According to Dunne et al. (2004), “hyperinsulinemia promotes hepatic and skeletal muscle glucogenesis, which decreases the amount of free glucose available in the blood stream and results in suppression of the formation of free fatty acids. Fatty acids do not cross the blood brain barrier and cannot be used by the brain as an energy substrate. The combination of hypoglycaemia, reduced fatty acids availability for cardiac and skeletal muscle metabolism and reduced ketones for cerebral metabolism result in adrenergic and neuroglycopenic symptoms with severe neurological dysfunction. Seizure activity will also manifest. Repeated episodes of severe prolonged hypoglycaemia can result in permanent neurological damage, including developmental delay, mental retardation, and/or focal CNS deficits.”
Although the research groups noted above identified hyperinsulinemia in the studied populations, none investigated the role of the administered vaccines, in the induction of hyperinsulinemia. Given the research highlighted previously, it seems plausible that protein toxins contained in the pertussis vaccine are capable of evoking hyperinsulinemia and by way of association may be responsible for the increasing rates of childhood obesity. To that end, Smith and Furman (1988) wrote, “Pertussis vaccine, pertussis toxin, and the alpha-adrenoreceptor blocking drug phentolamine augment glucose-induced insulin secretion. The present study was carried out to determine the relationship between the action and the ability of these agents to prevent the inhibitory action of adrenaline. Pertussis vaccine augmented glucose-induced secretion in rat islets ex vivo and prevented the inhibitory actions of adrenaline and clonidine.”
Antibiotics and Obesity
Another class of medications – antibiotics – might also be linked to the increase in childhood obesity. Antibiotics are widely prescribed for a great number of conditions. Most children suffer a series of ear infections and lower respiratory and urinary infections in the first year of life after vaccination, as documented by Craighead (1975) and may, as a rule, be given several rounds of antibiotics.
Antibiotics are used prolifically in the animal food industry to enhance the protein (flesh) production and weight in animals. These have the same effect on children as they have on young food animals: antibiotics make them fat and muscular.

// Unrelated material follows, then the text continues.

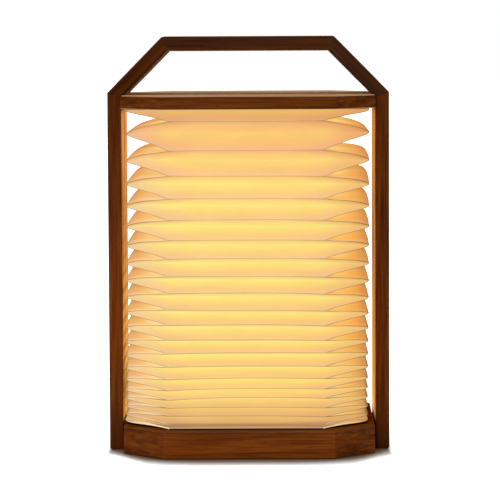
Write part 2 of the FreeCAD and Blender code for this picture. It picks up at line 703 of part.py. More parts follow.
lens_outer = cylinder("lens_outer", DIFFUSER_RADIUS, "diffuser_height", z=PLATE_TOP)
lens_round = doc.addObject("Part::Fillet", "lens_round")
lens_round.Base = lens_outer
doc.recompute()
rim = [number for number, edge in enumerate(lens_outer.Shape.Edges, start=1)
       if near(edge.CenterOfMass.z, value(PLATE_TOP) + size("diffuser_height")) and edge.Closed][0]
lens_round.Edges = [(rim, size("diffuser_round"), size("diffuser_round"))]
lens_space = cylinder("lens_space", DIFFUSER_RADIUS + " - diffuser_wall", "diffuser_height - diffuser_wall", z=PLATE_TOP)
lens_inner = doc.addObject("Part::Fillet", "lens_inner")
lens_inner.Base = lens_space
doc.recompute()
inner_rim = [number for number, edge in enumerate(lens_space.Shape.Edges, start=1)
             if edge.Closed and edge.CenterOfMass.z > value(PLATE_TOP) + size("diffuser_wall")][0]
inner_round = size("diffuser_round") - size("diffuser_wall")
lens_inner.Edges = [(inner_rim, inner_round, inner_round)]
node("light_diffuser", cut("lens_cut", lens_round, [lens_inner]))

# Wire from the light board down through the ceiling to its connector
def bent_wire(name, points, bend):
    """Makes a round wire along straight runs joined by tangent arcs.

    Args:
        name: The object's name.
        points: The route's corners.
        bend: The radius of every bend.
    """
    edges = []
    start = points[0]
    for before, corner, after in zip(points, points[1:], points[2:]):
        inward, outward = (before - corner).normalize(), (after - corner).normalize()
        half = inward.getAngle(outward) / 2
        leave, join = corner + inward * (bend / math.tan(half)), corner + outward * (bend / math.tan(half))
        centre = corner + (inward + outward).normalize() * (bend / math.sin(half))
        middle = centre + (corner - centre).normalize() * bend
        edges += [Part.LineSegment(start, leave).toShape(), Part.Arc(leave, middle, join).toShape()]
        start = join
    edges.append(Part.LineSegment(start, points[-1]).toShape())
    path = Part.Wire(edges)
    ring = Part.Wire(Part.Circle(points[0], points[1] - points[0], size("wire_radius")).toShape())
    wire = doc.addObject("Part::Feature", name)
    wire.Shape = path.makePipeShell([ring], True, False)
    return wire


lead_y, wire_z = value(LEAD_Y), size("wire_height")
node("light_lead", bent_wire("light_wire", [FreeCAD.Vector(0, lead_y, value(LED_TOP)),
                                            FreeCAD.Vector(0, lead_y, wire_z),
                                            FreeCAD.Vector(0, value(PCB_Y), wire_z)], size("wire_bend")))

# Card frames that carry the paper, glued to it and screwed to the wood
def card_frame(name, half_x, half_y, thickness, z):
    """Makes a flat rectangular frame of card."""
    outer_x, outer_y = "(%s - card_margin)" % half_x, "(%s - card_margin)" % half_y
    sheet_card = box(name + "_sheet", "2*" + outer_x, "2*" + outer_y, thickness,
                     x="-shade_shift - " + outer_x, y="-" + outer_y, z=z)
    hole = box(name + "_hole", "2*" + CARD_OPENING, "2*" + CARD_OPENING, thickness,
               x="-shade_shift - " + CARD_OPENING, y="-" + CARD_OPENING, z=z)
    return sheet_card, hole


def card_screw_set(name, z_head, way):
    """Makes the four pan head screws of a card frame."""
    screws = []
    for step_x in ("-", ""):
        for step_y in ("-", ""):
            x = "-shade_shift %s (%s - card_screw_inset)" % (step_x or "+", NARROW_X)
            y = "%s(%s - card_screw_inset)" % (step_y, NARROW_Y)
            number = len(screws)
            thickness = "lower_card" if way == "down" else "upper_card"
            if way == "down":
                shank = cylinder("%s_shank_%d" % (name, number), "card_screw_radius", thickness + " + card_screw_bite",
                                 x=x, y=y, z="%s - card_screw_bite - %s" % (z_head, thickness))
                head = cylinder("%s_head_%d" % (name, number), "card_screw_head", "card_screw_head_height",
                                x=x, y=y, z=z_head)
            else:
                shank = cylinder("%s_shank_%d" % (name, number), "card_screw_radius", thickness + " + card_screw_bite",
                                 x=x, y=y, z=z_head)
                head = cylinder("%s_head_%d" % (name, number), "card_screw_head", "card_screw_head_height",
                                x=x, y=y, z="%s - card_screw_head_height" % z_head)
            screws.append(fuse("%s_%d" % (name, number), [shank, head]))
    return screws


lower_screws = card_screw_set("lower_screw", SHADE_FOOT, "down")
upper_screws = card_screw_set("upper_screw", SHADE_HEAD, "up")
card, hole = card_frame("lower", NARROW_X, SHADE_HALF_Y, "lower_card", "base_top_height")
node("lower_card_frame", cut("lower_card_cut", card, [hole] + lower_screws))
card, hole = card_frame("upper", SHADE_HALF_X, NARROW_Y, "upper_card", SHADE_HEAD)
node("upper_card_frame", cut("upper_card_cut", card, [hole] + upper_screws))
node("lower_card_screws", group("lower_screw_group", lower_screws))
node("upper_card_screws", group("upper_screw_group", upper_screws))

panel_room = [panel_seat, window, lead_hole]
node("base_block", cut("base_cut", base, panel_room + list(screw_rods.values()) + cover_shanks
                       + pcb_screws + plate_screws + lower_screws))


# Shade: a paper bellows. Its outline alternates between a rectangle that is
# deep from front to back and one that is wide, and four flat trapezoids lead
# from each to the next, so every corner folds along a slanted line.
def fold_levels():
    """Lists the outer rectangles of the folds from the top down.

    Returns:
        Tuples of half width, half depth and height.
    """
    low, high = value(SHADE_FOOT), value(SHADE_HEAD)
    half_x, half_y = value(SHADE_HALF_X), value(SHADE_HALF_Y)
    pleat = size("pleat_width")
    wide = (half_x, half_y - pleat)
    deep = (half_x - pleat, half_y)
    heights = [low + share * (high - low) for share in FRONT_FOLD_SHARES]
    levels = [wide + (high,)]
    for number, height in enumerate(heights):
        levels.append(deep + (height,))
        if number + 1 < len(heights):
            levels.append(wide + ((height + heights[number + 1]) / 2,))
    return levels


def paper_shell(levels, thickness, pleat):
    """Builds the closed solid of the paper from its fold rectangles.

    Args:
        levels: Half width, half depth and height of each fold rectangle.
        thickness: The paper's thickness.
        pleat: How far each pleat reaches in.
    """
    def corners(half_x, half_y, height):
        return [FreeCAD.Vector(x, y, height) for x, y in ((-half_x, -half_y), (half_x, -half_y),
                                                          (half_x, half_y), (-half_x, half_y))]

    steps = [high[2] - low[2] for high, low in zip(levels, levels[1:])]
    insets = []
    for number in range(len(levels)):
        beside = steps[max(number - 1, 0):number + 1] or steps[-1:]
        drop = sum(beside) / len(beside)
        insets.append(thickness * math.hypot(drop, pleat) / drop)
    outer = [corners(*level) for level in levels]
    inner = [corners(half_x - inset, half_y - inset, height)
             for (half_x, half_y, height), inset in zip(levels, insets)]
    faces = []

    def face(*points):
        faces.append(Part.Face(Part.makePolygon(list(points) + [points[0]])))

    for skin in (outer, inner):
        for above, below in zip(skin, skin[1:]):
            for side in range(4):
                following = (side + 1) % 4
                face(above[side], above[following], below[following], below[side])
    for rim in (0, -1):
        for side in range(4):
            following = (side + 1) % 4
            face(outer[rim][side], outer[rim][following], inner[rim][following], inner[rim][side])
    solid = Part.makeSolid(Part.makeShell(faces))
    return solid if solid.Volume > 0 else solid.reversed()


shade = doc.addObject("Part::Feature", "shade_paper")
shade.Shape = paper_shell(fold_levels(), size("paper_thickness"), size("pleat_width"))
shade.Placement = FreeCAD.Placement(FreeCAD.Vector(-size("shade_shift"), 0, 0), FreeCAD.Rotation())
node("shade_bellows", shade)

# Top board: same outline as the base, seated under the braces at its highest
top = doc.addObject("PartDesign::Body", "top_body")
pad(top, sketch(top, "XY_Plane", [octagon(BOARD_HALF, "(base_depth/2)", "corner_cut")], height=BOARD_UNDER),
    "board_thickness")
soften(top, "board_round", lambda first, second: near(first.z, second.z))
SEAT_RUN = "((%s - %s + seat_clearance)*%s/%s)" % (BOARD_TOP, SEAT_Z, RUN, RISE)
notches = [[("%s(%s - %s)" % (sign, INNER_X, SEAT_RUN), BOARD_TOP), (sign + INNER_X, BOARD_TOP),
            (sign + INNER_X, "%s - seat_clearance" % SEAT_Z)] for sign in ("-", "")]
pocket(top, sketch(top, "XZ_Plane", notches), "frame_depth + 2*fit_gap", both_ways=True)

pins = []
magnets = []
for side, sign, way in (("left", "-", "-X"), ("right", "", "X")):
    pins.append(cylinder(side + "_pin", "pin_radius", "pin_length",
                         x="%s(%s + pin_reach - pin_length)" % (sign, INNER_X), z=PIN_Z, along=way))
    for place, step in (("front", "-"), ("back", "")):
        magnets.append(cylinder("%s_%s_magnet" % (side, place), "magnet_radius", "magnet_thickness",
                                x="%s(%s - magnet_thickness)" % (sign, BOARD_HALF), y=step + "magnet_span",
                                z=PIN_Z, along=way))
node("guide_pins", group("pin_group", pins))
node("board_magnets", group("magnet_group", magnets))
node("top_board", cut("top_cut", top, pins + magnets + upper_screws))

doc.recompute()
doc.removeObject("probe")
doc.recompute()

for obj in doc.Objects:
    if "Invalid" in obj.State or "Error" in obj.State:
        raise RuntimeError("%s failed: %s" % (obj.Label, obj.State))
for obj in nodes:
    if obj.Shape.isNull() or not obj.Shape.isValid() or not obj.Shape.Solids:
        raise RuntimeError("%s has no valid solid" % obj.Label)

os.makedirs("parts", exist_ok=True)
for obj in nodes:
    obj.Shape.exportStep("parts/%s.step" % obj.Label)
    print(obj.Label, len(obj.Shape.Solids), round(obj.Shape.Volume, 1))
print(len(nodes), "nodes")
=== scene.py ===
import logging
import math
from dataclasses import dataclass, field
from enum import Enum
from typing import Any, Callable, NamedTuple, Optional, Sequence

import bmesh
import bpy
from mathutils import Matrix, Vector


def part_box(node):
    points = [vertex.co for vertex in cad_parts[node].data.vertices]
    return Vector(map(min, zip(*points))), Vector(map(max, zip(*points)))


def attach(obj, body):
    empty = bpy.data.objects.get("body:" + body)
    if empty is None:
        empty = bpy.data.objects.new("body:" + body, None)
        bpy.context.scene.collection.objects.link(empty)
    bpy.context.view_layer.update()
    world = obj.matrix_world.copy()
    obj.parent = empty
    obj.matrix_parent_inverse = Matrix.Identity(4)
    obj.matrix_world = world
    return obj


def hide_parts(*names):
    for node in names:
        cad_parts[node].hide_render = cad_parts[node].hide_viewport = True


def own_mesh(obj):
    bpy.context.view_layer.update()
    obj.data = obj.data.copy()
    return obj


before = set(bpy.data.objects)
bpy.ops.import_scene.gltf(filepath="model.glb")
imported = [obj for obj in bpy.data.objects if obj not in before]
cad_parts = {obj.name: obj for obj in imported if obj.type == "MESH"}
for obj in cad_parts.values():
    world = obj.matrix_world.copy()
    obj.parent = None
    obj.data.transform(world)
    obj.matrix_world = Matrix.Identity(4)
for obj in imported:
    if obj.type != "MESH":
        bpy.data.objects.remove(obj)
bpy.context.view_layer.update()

LOG = logging.getLogger("table_lamp")

Triple = tuple[float, float, float]
Colour = Triple
Row = tuple[float, ...]
Stops = tuple[tuple[float, Colour], ...]

ZERO: Triple = (0, 0, 0)
WHITE: Colour = (1, 1, 1)
BLACK: Colour = ZERO
MILLIMETRE = 0.001
# The height and the width that the colour ramps span, in metres
RAMP_HEIGHT = 0.3
RAMP_WIDTH = 0.18
# UV maps hold lengths in tenths of a metre, and the seam ramps span 20 mm
UV_PER_METRE = 10
SEAM_SPAN = 0.02


def srgb(*values: float) -> Colour:
    """Turns a colour read as eight-bit values into the linear one that a shader takes."""
    shares = [value / 255 for value in values]
    return tuple(share / 12.92 if share <= 0.04045 else ((share + 0.055) / 1.055) ** 2.4 for share in shares)


def dimmed(colour: Colour, share: float) -> Colour:
    """Gives a share of a colour."""
    return tuple(channel * share for channel in colour)


def greys(*pairs: tuple[float, float]) -> Stops:
    """Turns pairs of a place and a value into grey stops."""
    return tuple((place, (value, value, value)) for place, value in pairs)


def maths(operation: str, swapped: bool = False) -> Callable[["Term", Any], "Term"]:
    """Makes a method of Term that adds one Math node, with the other value first if swapped."""
    return lambda term, other: term.graph.node(
        "ShaderNodeMath", {"operation": operation}, dict(enumerate((other, term) if swapped else (term, other))))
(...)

Garly et al. (2006) unwittingly documented the fattening effect of antibiotics in children in a developing country. They wrote, “The group that received prophylactic antibiotics had less pneumonia and conjunctivitis and has a significantly higher weight gain in the months after inclusion.”
Conclusion
Although not consistently considered a culprit in the widespread childhood obesity epidemic, iatrogenically impaired infant and childhood glucose homeostasis may be a contributing factor. Administration of DTP/DTaP and possibly other vaccines, alone or together with antibiotics could predispose children to chronic states of impaired insulin metabolism and glucose regulation irrespective of dietary considerations.